GIVEN REQUEST => Your task is to reproduce the material exactly.

SUPPLIED DATA =>
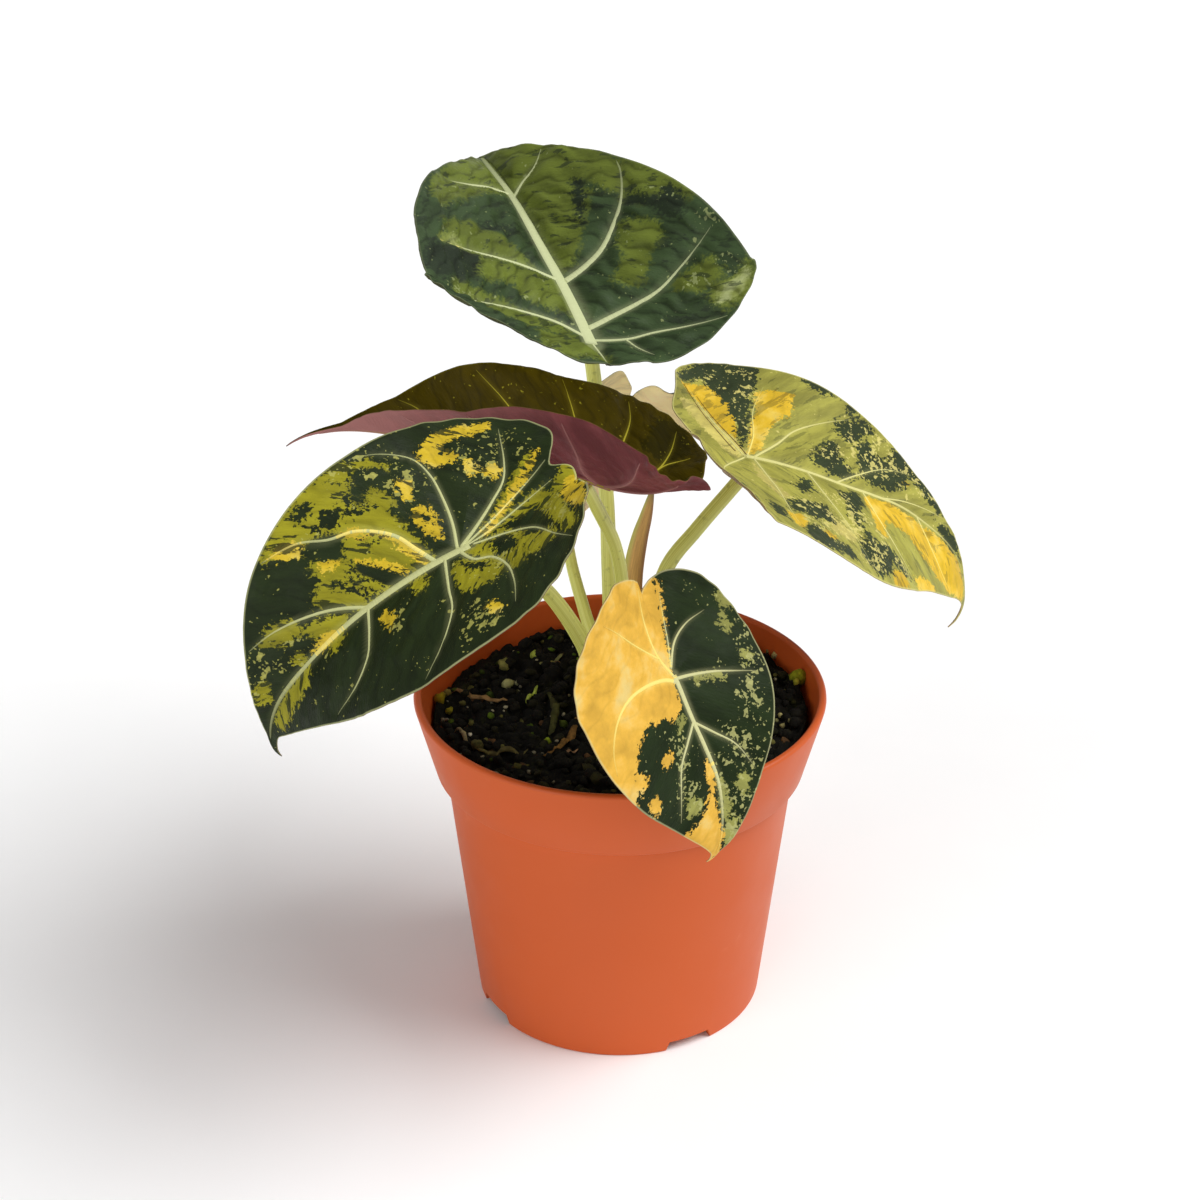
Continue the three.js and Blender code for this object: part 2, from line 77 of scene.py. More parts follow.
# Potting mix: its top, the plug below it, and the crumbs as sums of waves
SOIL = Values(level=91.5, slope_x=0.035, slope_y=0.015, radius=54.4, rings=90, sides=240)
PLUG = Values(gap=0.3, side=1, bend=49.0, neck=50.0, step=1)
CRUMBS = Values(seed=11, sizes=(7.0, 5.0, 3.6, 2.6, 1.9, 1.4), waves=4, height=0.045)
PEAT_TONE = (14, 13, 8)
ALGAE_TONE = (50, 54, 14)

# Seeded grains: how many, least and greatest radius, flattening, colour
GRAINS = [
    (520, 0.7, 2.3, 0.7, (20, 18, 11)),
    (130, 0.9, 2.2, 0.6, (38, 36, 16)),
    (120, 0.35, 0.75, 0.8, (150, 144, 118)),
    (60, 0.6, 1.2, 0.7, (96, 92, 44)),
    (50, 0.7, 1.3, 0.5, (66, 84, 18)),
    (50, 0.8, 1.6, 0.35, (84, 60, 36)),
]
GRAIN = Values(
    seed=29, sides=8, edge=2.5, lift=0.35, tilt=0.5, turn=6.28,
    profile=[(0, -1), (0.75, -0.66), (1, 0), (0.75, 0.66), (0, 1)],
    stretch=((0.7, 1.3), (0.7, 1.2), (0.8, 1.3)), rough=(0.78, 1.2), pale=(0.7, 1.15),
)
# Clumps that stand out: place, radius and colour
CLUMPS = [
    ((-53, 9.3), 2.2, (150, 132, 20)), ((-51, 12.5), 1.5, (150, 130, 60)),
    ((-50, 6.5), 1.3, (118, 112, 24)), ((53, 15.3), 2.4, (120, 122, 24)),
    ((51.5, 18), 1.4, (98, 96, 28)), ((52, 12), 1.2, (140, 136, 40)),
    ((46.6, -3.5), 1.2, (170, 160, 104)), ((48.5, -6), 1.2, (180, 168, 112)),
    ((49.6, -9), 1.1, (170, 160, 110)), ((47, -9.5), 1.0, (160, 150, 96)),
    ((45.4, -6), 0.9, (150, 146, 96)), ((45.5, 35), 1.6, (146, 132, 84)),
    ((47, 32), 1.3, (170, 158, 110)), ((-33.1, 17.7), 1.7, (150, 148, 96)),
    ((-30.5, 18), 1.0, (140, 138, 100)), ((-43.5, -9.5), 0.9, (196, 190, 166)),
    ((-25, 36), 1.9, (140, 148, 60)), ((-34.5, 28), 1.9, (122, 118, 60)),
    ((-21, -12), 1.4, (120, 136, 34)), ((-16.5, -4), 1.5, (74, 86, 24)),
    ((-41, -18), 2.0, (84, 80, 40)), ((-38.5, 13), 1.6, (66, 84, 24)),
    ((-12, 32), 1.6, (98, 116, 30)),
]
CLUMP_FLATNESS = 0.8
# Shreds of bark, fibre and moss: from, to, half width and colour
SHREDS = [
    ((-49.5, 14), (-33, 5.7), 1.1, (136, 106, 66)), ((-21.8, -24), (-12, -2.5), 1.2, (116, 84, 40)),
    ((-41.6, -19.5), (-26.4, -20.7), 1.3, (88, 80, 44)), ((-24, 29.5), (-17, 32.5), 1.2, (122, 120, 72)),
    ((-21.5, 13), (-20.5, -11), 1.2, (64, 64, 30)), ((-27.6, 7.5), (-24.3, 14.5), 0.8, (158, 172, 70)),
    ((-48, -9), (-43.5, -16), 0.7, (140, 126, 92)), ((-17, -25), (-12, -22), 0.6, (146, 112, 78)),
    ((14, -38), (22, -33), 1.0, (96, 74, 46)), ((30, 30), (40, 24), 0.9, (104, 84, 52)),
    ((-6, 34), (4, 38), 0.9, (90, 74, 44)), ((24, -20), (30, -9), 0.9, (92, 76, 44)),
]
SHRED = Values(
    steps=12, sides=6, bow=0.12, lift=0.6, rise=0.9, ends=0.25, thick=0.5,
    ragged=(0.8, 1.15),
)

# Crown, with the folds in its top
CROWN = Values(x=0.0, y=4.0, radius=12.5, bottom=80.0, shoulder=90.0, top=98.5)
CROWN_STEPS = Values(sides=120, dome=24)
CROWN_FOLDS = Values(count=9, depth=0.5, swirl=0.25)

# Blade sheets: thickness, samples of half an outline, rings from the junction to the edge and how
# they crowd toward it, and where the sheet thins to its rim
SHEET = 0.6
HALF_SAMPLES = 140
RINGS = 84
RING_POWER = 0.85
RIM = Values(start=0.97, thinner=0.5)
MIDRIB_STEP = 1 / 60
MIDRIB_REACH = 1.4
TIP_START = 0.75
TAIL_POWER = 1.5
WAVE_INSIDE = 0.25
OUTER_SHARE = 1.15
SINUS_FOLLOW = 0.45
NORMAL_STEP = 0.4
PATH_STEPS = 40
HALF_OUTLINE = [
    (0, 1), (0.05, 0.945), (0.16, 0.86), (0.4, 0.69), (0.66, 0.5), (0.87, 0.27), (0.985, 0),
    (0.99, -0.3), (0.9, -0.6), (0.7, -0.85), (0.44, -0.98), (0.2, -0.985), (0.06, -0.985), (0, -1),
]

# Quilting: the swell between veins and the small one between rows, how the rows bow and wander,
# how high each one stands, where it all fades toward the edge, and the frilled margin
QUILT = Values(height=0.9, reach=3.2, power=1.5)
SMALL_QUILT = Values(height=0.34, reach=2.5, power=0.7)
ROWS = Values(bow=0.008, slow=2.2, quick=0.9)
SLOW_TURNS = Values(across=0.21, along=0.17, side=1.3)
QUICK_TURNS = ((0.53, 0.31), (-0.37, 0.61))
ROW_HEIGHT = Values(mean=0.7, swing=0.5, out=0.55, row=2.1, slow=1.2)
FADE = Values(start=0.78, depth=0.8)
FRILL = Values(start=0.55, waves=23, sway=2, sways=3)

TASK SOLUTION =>
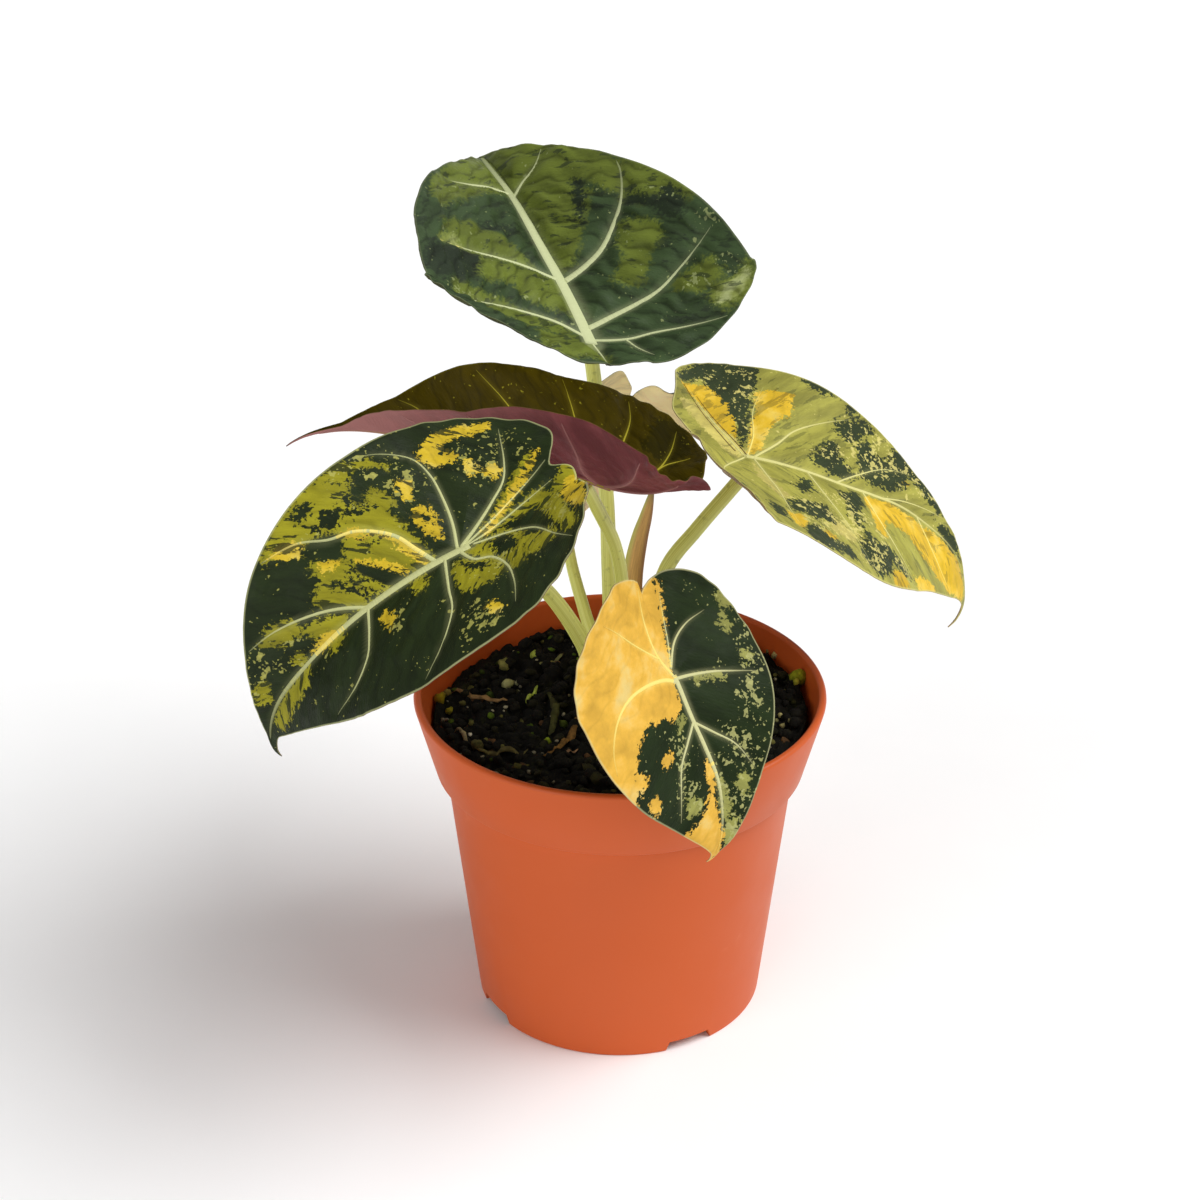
Continue the three.js and Blender code for this object: part 2, from line 77 of scene.py. More parts follow.
# Potting mix: its top, the plug below it, and the crumbs as sums of waves
SOIL = Values(level=91.5, slope_x=0.035, slope_y=0.015, radius=54.4, rings=90, sides=240)
PLUG = Values(gap=0.3, side=1, bend=49.0, neck=50.0, step=1)
CRUMBS = Values(seed=11, sizes=(7.0, 5.0, 3.6, 2.6, 1.9, 1.4), waves=4, height=0.045)
PEAT_TONE = (14, 13, 8)
ALGAE_TONE = (50, 54, 14)

# Seeded grains: how many, least and greatest radius, flattening, colour
GRAINS = [
    (520, 0.7, 2.3, 0.7, (20, 18, 11)),
    (130, 0.9, 2.2, 0.6, (38, 36, 16)),
    (120, 0.35, 0.75, 0.8, (150, 144, 118)),
    (60, 0.6, 1.2, 0.7, (96, 92, 44)),
    (50, 0.7, 1.3, 0.5, (66, 84, 18)),
    (50, 0.8, 1.6, 0.35, (84, 60, 36)),
]
GRAIN = Values(
    seed=29, sides=8, edge=2.5, lift=0.35, tilt=0.5, turn=6.28,
    profile=[(0, -1), (0.75, -0.66), (1, 0), (0.75, 0.66), (0, 1)],
    stretch=((0.7, 1.3), (0.7, 1.2), (0.8, 1.3)), rough=(0.78, 1.2), pale=(0.7, 1.15),
)
# Clumps that stand out: place, radius and colour
CLUMPS = [
    ((-53, 9.3), 2.2, (150, 132, 20)), ((-51, 12.5), 1.5, (150, 130, 60)),
    ((-50, 6.5), 1.3, (118, 112, 24)), ((53, 15.3), 2.4, (120, 122, 24)),
    ((51.5, 18), 1.4, (98, 96, 28)), ((52, 12), 1.2, (140, 136, 40)),
    ((46.6, -3.5), 1.2, (170, 160, 104)), ((48.5, -6), 1.2, (180, 168, 112)),
    ((49.6, -9), 1.1, (170, 160, 110)), ((47, -9.5), 1.0, (160, 150, 96)),
    ((45.4, -6), 0.9, (150, 146, 96)), ((45.5, 35), 1.6, (146, 132, 84)),
    ((47, 32), 1.3, (170, 158, 110)), ((-33.1, 17.7), 1.7, (150, 148, 96)),
    ((-30.5, 18), 1.0, (140, 138, 100)), ((-43.5, -9.5), 0.9, (196, 190, 166)),
    ((-25, 36), 1.9, (140, 148, 60)), ((-34.5, 28), 1.9, (122, 118, 60)),
    ((-21, -12), 1.4, (120, 136, 34)), ((-16.5, -4), 1.5, (74, 86, 24)),
    ((-41, -18), 2.0, (84, 80, 40)), ((-38.5, 13), 1.6, (66, 84, 24)),
    ((-12, 32), 1.6, (98, 116, 30)),
]
CLUMP_FLATNESS = 0.8
# Shreds of bark, fibre and moss: from, to, half width and colour
SHREDS = [
    ((-49.5, 14), (-33, 5.7), 1.1, (136, 106, 66)), ((-21.8, -24), (-12, -2.5), 1.2, (116, 84, 40)),
    ((-41.6, -19.5), (-26.4, -20.7), 1.3, (88, 80, 44)), ((-24, 29.5), (-17, 32.5), 1.2, (122, 120, 72)),
    ((-21.5, 13), (-20.5, -11), 1.2, (64, 64, 30)), ((-27.6, 7.5), (-24.3, 14.5), 0.8, (158, 172, 70)),
    ((-48, -9), (-43.5, -16), 0.7, (140, 126, 92)), ((-17, -25), (-12, -22), 0.6, (146, 112, 78)),
    ((14, -38), (22, -33), 1.0, (96, 74, 46)), ((30, 30), (40, 24), 0.9, (104, 84, 52)),
    ((-6, 34), (4, 38), 0.9, (90, 74, 44)), ((24, -20), (30, -9), 0.9, (92, 76, 44)),
]
SHRED = Values(
    steps=12, sides=6, bow=0.12, lift=0.6, rise=0.9, ends=0.25, thick=0.5,
    ragged=(0.8, 1.15),
)

# Crown, with the folds in its top
CROWN = Values(x=0.0, y=4.0, radius=12.5, bottom=80.0, shoulder=90.0, top=98.5)
CROWN_STEPS = Values(sides=120, dome=24)
CROWN_FOLDS = Values(count=9, depth=0.5, swirl=0.25)

# Blade sheets: thickness, samples of half an outline, rings from the junction to the edge and how
# they crowd toward it, and where the sheet thins to its rim
SHEET = 0.6
HALF_SAMPLES = 140
RINGS = 84
RING_POWER = 0.85
RIM = Values(start=0.97, thinner=0.5)
MIDRIB_STEP = 1 / 60
MIDRIB_REACH = 1.4
TIP_START = 0.75
TAIL_POWER = 1.5
WAVE_INSIDE = 0.25
OUTER_SHARE = 1.15
SINUS_FOLLOW = 0.45
NORMAL_STEP = 0.4
PATH_STEPS = 40
HALF_OUTLINE = [
    (0, 1), (0.05, 0.945), (0.16, 0.86), (0.4, 0.69), (0.66, 0.5), (0.87, 0.27), (0.985, 0),
    (0.99, -0.3), (0.9, -0.6), (0.7, -0.85), (0.44, -0.98), (0.2, -0.985), (0.06, -0.985), (0, -1),
]

# Quilting: the swell between veins and the small one between rows, how the rows bow and wander,
# how high each one stands, where it all fades toward the edge, and the frilled margin
QUILT = Values(height=0.9, reach=3.2, power=1.5)
SMALL_QUILT = Values(height=0.34, reach=2.5, power=0.7)
ROWS = Values(bow=0.008, slow=2.2, quick=0.9)
SLOW_TURNS = Values(across=0.21, along=0.17, side=1.3)
QUICK_TURNS = ((0.53, 0.31), (-0.37, 0.61))
ROW_HEIGHT = Values(mean=0.7, swing=0.5, out=0.55, row=2.1, slow=1.2)
FADE = Values(start=0.78, depth=0.8)
FRILL = Values(start=0.55, waves=23, sway=2, sways=3)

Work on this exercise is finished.